「今手を打たなければ手遅れになる」。介護施設を運営する善光会の宮本隆史理事は、介護現場の人手不足について危機感を示す。
厚生労働省は、2040年度には約280万人の介護職員を確保する必要があると推計している。2019年度の介護職員は約211万人であり、約69万人増やさなければならない。介護職員の離職防止や新規採用、高齢者の自立支援が急務だが、いずれも足元の人手不足を補うには限界がある。

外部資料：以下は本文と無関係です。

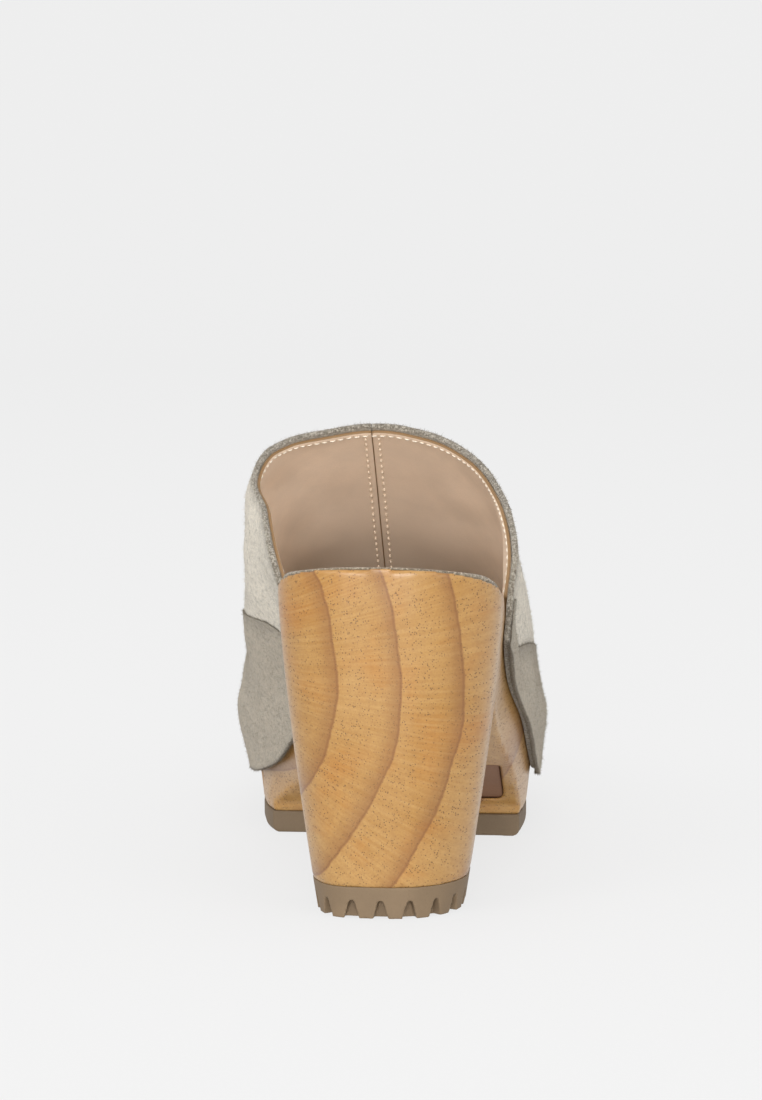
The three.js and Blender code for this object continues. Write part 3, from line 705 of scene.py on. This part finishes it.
def keepRest(piece):  # writes down where each point lies, for the finishes
    mesh = piece.data
    places = np.empty(len(mesh.vertices) * 3)
    mesh.vertices.foreach_get("co", places)
    places = (places.reshape(-1, 3) - np.array([originX, originY, 0])) / mm
    mesh.attributes.new("rest", "FLOAT_VECTOR", "POINT").data.foreach_set("vector", places.ravel())


def dress(piece, look, nodes=(), body=None):  # a piece with no body of its own has its place baked into its points
    piece.data.materials.clear()
    piece.data.materials.append(look)
    keepRest(piece)
    if body:
        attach(piece, body)
    else:
        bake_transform(piece)
    if nodes:
        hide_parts(*nodes)


# the leaf lies in a pocket of the underside, and the sole bends about its middle plane
leaf = {
    "back": 0.42 * length, "front": 0.73 * length, "thickness": 2.4, "width": 54, "x": -1,
    "depth": 4.4, "wall": 1.2,
}
hingeZ = under + leaf["depth"] + leaf["thickness"] / 2


# the carved wood
carving = {"voxel": 0.8, "rounds": 7, "landStep": 3, "filletCorner": 5, "fillet": 9}


def footbedHeight(x, y, lift=0.0):
    near = np.minimum(y, length - 8)
    half = np.maximum((edgeAt(1, y) - edgeAt(-1, near)) / 2, 12)
    centre = (edgeAt(1, near) + edgeAt(-1, near)) / 2
    cup = clog["footbedCup"] * smooth(y, 0, 30)
    return footbed(y) - cup * (1 - np.minimum(np.abs(x - centre) / half, 1) ** 2) + lift


def aboveFootbed():
    y, x = np.meshgrid(np.linspace(-6, length + 6, 150), np.linspace(-75, 75, 60), indexing="ij")
    low = np.stack([x, y, footbedHeight(x, y)], -1)
    high = np.stack([x, y, np.full_like(x, heelHeight + 60)], -1)
    rows, columns = x.shape
    count = rows * columns
    faces = gridFaces(rows, columns) + gridFaces(rows, columns, count, True)
    for j in range(columns - 1):
        faces += [(j, j + 1, count + j + 1, count + j)]
        a = (rows - 1) * columns + j
        faces += [(a + 1, a, count + a, count + a + 1)]
    for i in range(rows - 1):
        a = i * columns
        faces += [(a + columns, a, count + a, count + a + columns)]
        a += columns - 1
        faces += [(a, a + columns, count + a + columns, count + a)]
    piece = makeMesh("above", np.concatenate([low.reshape(-1, 3), high.reshape(-1, 3)]), faces, False)
    outward(piece)
    return piece


undersideEnd = 0.5 * length


def underside(y):
    arch = footbed(min(y, undersideEnd)) - clog["soleThickness"]
    if y <= undersideEnd:
        return float(arch)
    drop = under + carving["landStep"] - arch
    return float(arch + drop * (y - undersideEnd) / (treadStart - undersideEnd))


breast = clog["heelBackLean"] + clog["heelBaseLength"]


def belowSole():
    seat = clog["heelTread"] + clog["glue"]
    corner, fillet = breast + carving["filletCorner"], carving["fillet"]
    points = [(-20, -20), (-20, seat), (breast, seat), (corner - 1.2, underside(corner) - fillet),
              (corner + 0.25 * fillet, underside(corner) - 0.42 * fillet),
              (corner + fillet, underside(corner + fillet))]
    y = corner + fillet + 4
    while y < undersideEnd - 3:
        points.append((y, underside(y)))
        y += 4
    points += [(undersideEnd, underside(undersideEnd)), (treadStart, under + carving["landStep"]),
               (treadStart, under), (treadEnd, under)]
    toe = length - treadEnd
    points += [(treadEnd + s * toe, under + 9 * s**1.6) for s in np.linspace(0.1, 1, 10)]
    points += [(length + 20, under + 18), (length + 20, -20)]
    return prism("below", points)


def leafFace(y):
    return max(underside(min(y, treadStart)) + leaf["wall"], under + leaf["depth"])


def leafProfile(name, below, above, grow):
    between = list(np.arange(math.ceil(leaf["back"]) + 2, treadStart, 3))
    stations = [leaf["back"] - grow] + between + [leaf["front"] + grow]
    points = [(y, below(y)) for y in stations] + [(y, above(y)) for y in stations[::-1]]
    return prism(name, points, leaf["width"] / 2 + grow, leaf["x"])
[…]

解決策の1つとして、介護ロボットが期待されている。厚生労働省と経済産業省はロボット技術の介護利用における重点分野として、「移乗介助」「移動支援」「排せつ支援」「見守り・コミュニケーション」「入浴支援」「介護業務支援」の6分野を定め、開発と導入を後押ししている。ロボットの存在を前提に、介護職員がスムーズに仕事をしたり被介護者がストレスなく過ごせたりするシステムや環境を構築する動きが進んでいる。

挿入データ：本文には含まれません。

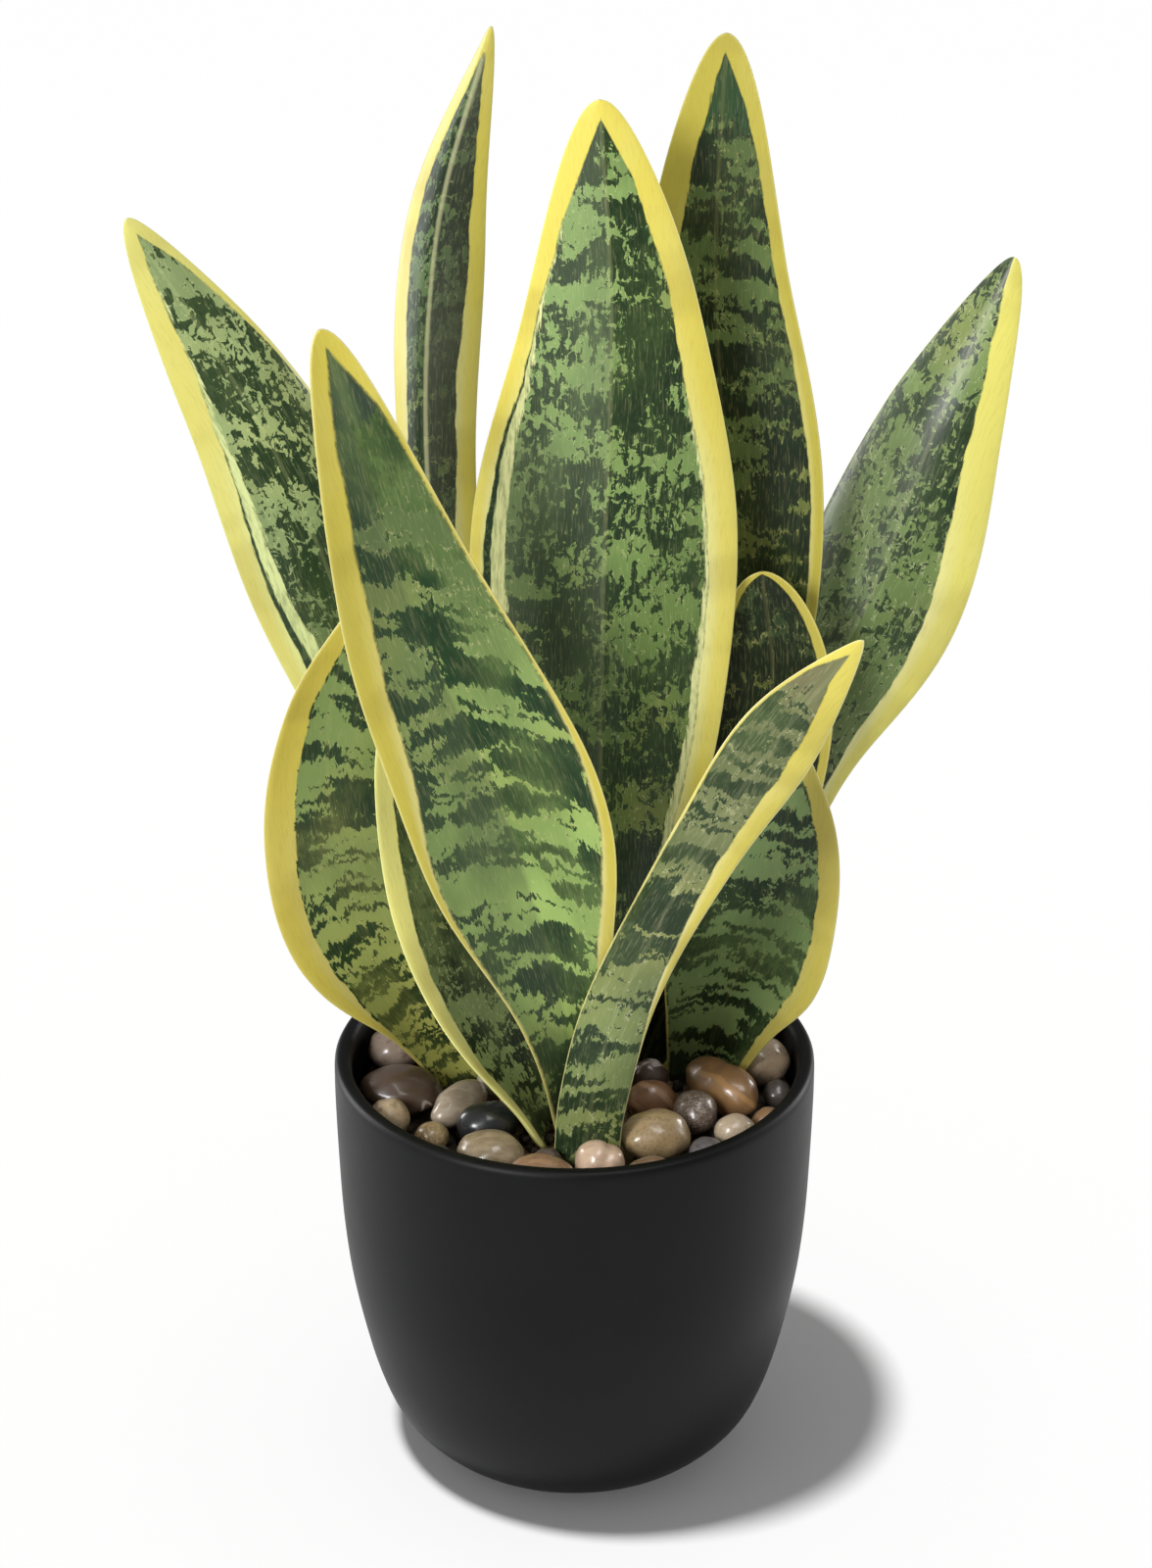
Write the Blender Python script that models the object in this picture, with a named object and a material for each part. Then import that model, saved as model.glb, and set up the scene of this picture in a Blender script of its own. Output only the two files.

宮本理事によると、6分野のうち介護現場での活用が最も進んでいるのは見守り・コミュニケーションロボットだという。見守り・コミュニケーションロボットは、センサーやカメラを被介護者の居室に取り付け、容体の異常があれば介護者に知らせるシステムだ。「被介護者の身体特性に関わらず、施設のインフラとして導入することができる」(宮本理事)ことが利点だ。
移乗介助ロボットは、見守り・コミュニケーションロボットに比べ導入が進みにくい。移乗介助ロボットとは、被介護者がベッドから車椅子に移る動作をサポートするロボットだ。被介護者の身体特性により利用できるロボットが限られる上に、ロボットを使うことで人だけで移乗させるより時間がかかってしまうといったハードルもある。

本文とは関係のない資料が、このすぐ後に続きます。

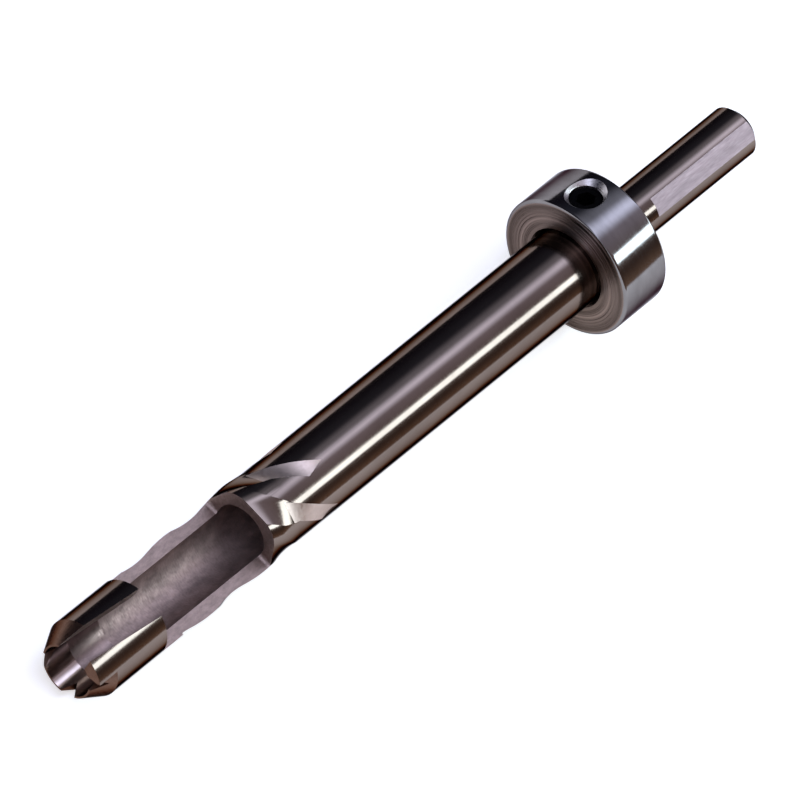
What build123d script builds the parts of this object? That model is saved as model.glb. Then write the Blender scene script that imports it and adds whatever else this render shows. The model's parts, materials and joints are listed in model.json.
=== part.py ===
from build123d import *
from math import atan2, cos, radians, sin, tan
import os

# A plug cutter with an adjustable depth stop. Sizes are in millimetres.
# Places along the tool are measured from the cutting tip towards the shank.
# Angles round the tool are measured from the direction that the window faces.

# Cutting head
bore_radius = 4.8
tip_land = 0.35
head_length = 16.7
head_rise = 0.21
head_back_taper = 0.07
spur_bevel_length = 4.3
bevel_overcut = 1.0
raker_start = -10.0
raker_end = 55.0

# Chip slot through the near wall of the head
slot_width = 5.7
slot_angle = 2.0
slot_slant = 5.0

# Gashes that part the teeth
gash_width = 2.7
gash_depth = 3.0
gash_lean = 0.85
gash_overcut = 1.0
gash_first_angle = 79.0
gash_pitch = 90.0
gash_count = 3

# Hollow barrel and its window
bore_land_length = 13.3
bore_relief = 0.2
bore_depth = 54.0
drill_point_angle = 118.0
window_length = 27.0
window_floor_drop = 0.9
window_corner_radius = 0.8

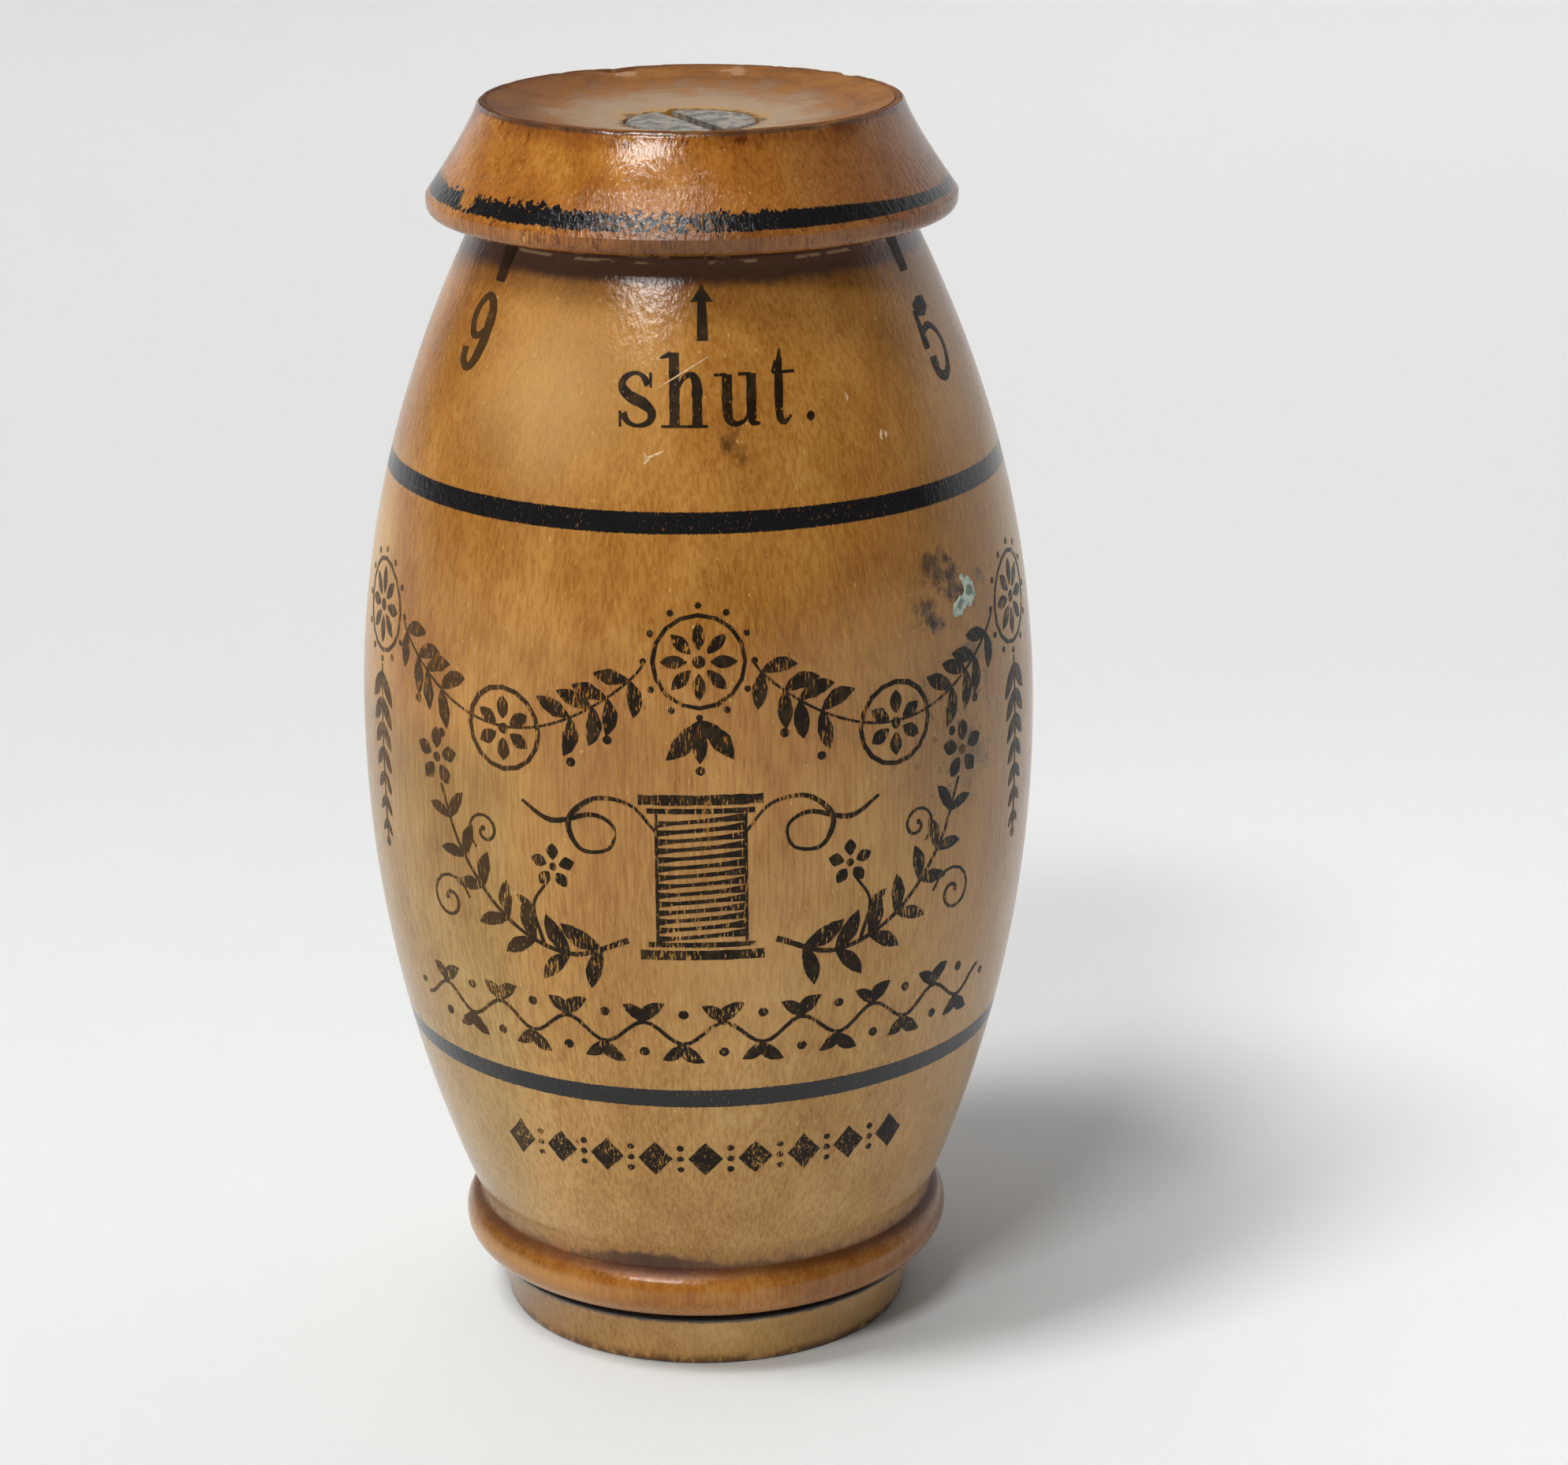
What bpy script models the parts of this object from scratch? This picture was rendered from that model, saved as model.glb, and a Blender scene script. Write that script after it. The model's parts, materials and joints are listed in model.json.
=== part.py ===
"""Turned wooden needle case: a barrel with five needle compartments under a revolving cap.

Metres, +Z up. The origin is the centre of the underside, and the front, where the
mark for the closed position is, faces -Y. The cap turns about Z on its pivot screw.
"""
import math

import bmesh
import bpy
from mathutils import Matrix, Vector

MM = 0.001

# Needles: the longest and thickest size first, each next size shorter and finer
first_needle_size = 5
needles_in_compartment = 4
longest_needle = 41.0 * MM
length_step = 2.1 * MM
thickest_needle = 0.76 * MM
thickness_step = 0.055 * MM
point_share = 0.14
point_swell_share = 0.62
eye_end_share = 0.7
eye_length = 1.4 * MM
eye_width_share = 0.36
eye_below_end = 0.7 * MM

# Needle compartments: one for each position of the cap but the closed one
position_count = 6
needle_floor_gap = 0.3 * MM
needle_wall_gap = 0.08 * MM
needle_headroom = 4.7 * MM
floor_thickness = 11.75 * MM
outer_wall = 0.75 * MM
web = 1.05 * MM

# Barrel: one turning, from the foot ring up to the land that the cap turns on
shoulder_radius = 11.0 * MM
shoulder_edge = 0.35 * MM
belly_radius = 17.15 * MM
belly_height = 32.0 * MM
upper_fullness = 2.05
lower_fullness = 2.05
cove_height = 1.4 * MM
cove_flare = 0.37 * MM
cove_hollow = 2.2
bead_radius = 12.75 * MM
bead_depth = 1.4 * MM
bead_half_height = 1.45 * MM
crease_depth = 0.72 * MM
groove_depth = 0.3 * MM
groove_width = 0.35 * MM
ring_height = 2.9 * MM
ring_radius = 11.4 * MM
base_radius = 10.6 * MM
base_edge = 0.25 * MM

# Painted bands on the barrel and the cap
band_width = 1.0 * MM
lower_band_height = 16.25 * MM
upper_band_drop = 12.35 * MM
cap_band_width = 0.8 * MM
cap_band_height = 1.15 * MM

# Cap: a flared collar with a shallow dish, and one mouth for the needles
cap_gap = 0.3 * MM
cap_height = 5.45 * MM
rim_radius = 10.5 * MM
rim_thickness = 0.4 * MM
brim_radius = 13.2 * MM
brim_height = 0.85 * MM
brim_edge = 0.3 * MM
flare_fullness = 1.2
dish_depth = 1.35 * MM
mouth_step = 0.1 * MM

# Pivot screw: a slotted countersunk wood screw, flush with the dish
screw_length = 15.9 * MM
head_radius = 3.2 * MM
head_edge = 0.25 * MM
head_clearance = 0.15 * MM
shank_radius = 1.6 * MM
shank_clearance = 0.1 * MM
thread_root_radius = 1.15 * MM
thread_pitch = 1.6 * MM
thread_start = 0.5 * MM
thread_taper = 2.4 * MM
slot_width = 0.8 * MM
slot_depth = 0.75 * MM
slot_angle = math.radians(-65)
pilot_extra = 0.5 * MM

# Mesh fineness
turned_steps = 64
bore_steps = 32
swell_rows = 8
cove_rows = 3
bead_rows = 8
flare_rows = 6
dish_rows = 5
edge_rows = 3
thread_rows_per_turn = 6
screw_steps = 16
needle_steps = 8
smooth_angle = math.radians(35)
overrun = 1.0 * MM
weld = 0.001 * MM

# Finishes: colour and roughness
varnished_wood = ((0.46, 0.22, 0.065), 0.35)
stained_wood = ((0.40, 0.15, 0.035), 0.3)
black_paint = ((0.012, 0.011, 0.011), 0.4)
iron = ((0.24, 0.25, 0.27), 0.45)
needle_steel = ((0.62, 0.63, 0.65), 0.22)

# Heights that follow: the compartments take the longest needle, the cap lies on the barrel
compartment_depth = needle_floor_gap + longest_needle + needle_headroom
barrel_height = floor_thickness + compartment_depth
upper_band_height = barrel_height - upper_band_drop
bead_centre = ring_height + groove_width + bead_half_height
bead_top_angle = math.acos((bead_depth - crease_depth) / bead_depth)
crease_height = bead_centre + bead_half_height * math.sin(bead_top_angle)
crease_radius = bead_radius - crease_depth
cove_top = crease_height + cove_height
cove_radius = crease_radius + cove_flare
cap_bottom = barrel_height + cap_gap
cap_top = cap_bottom + cap_height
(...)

マッスルは移乗介助ロボットの開発に取り組む企業だ。同社が開発した「SASUKE」は、被介護者を「お姫様抱っこ」のように移乗させる。介護者がベッドに寝た被介護者の下にシートを敷き、シートの両端にアームを差し込む。さらにレバーを操作すると、SASUKEが被介護者をシートごと起き上がる姿勢をとらせて抱きかかえるように車椅子に移乗させる。
アームのみを使い被介護者の体を点で支えるのではなく、シートによる面で被介護者を支えることで、脱臼や骨折のリスクがある被介護者にも使用できる。介護者が2人がかりでなければ移乗できなかった被介護者を、1人で移乗させられる。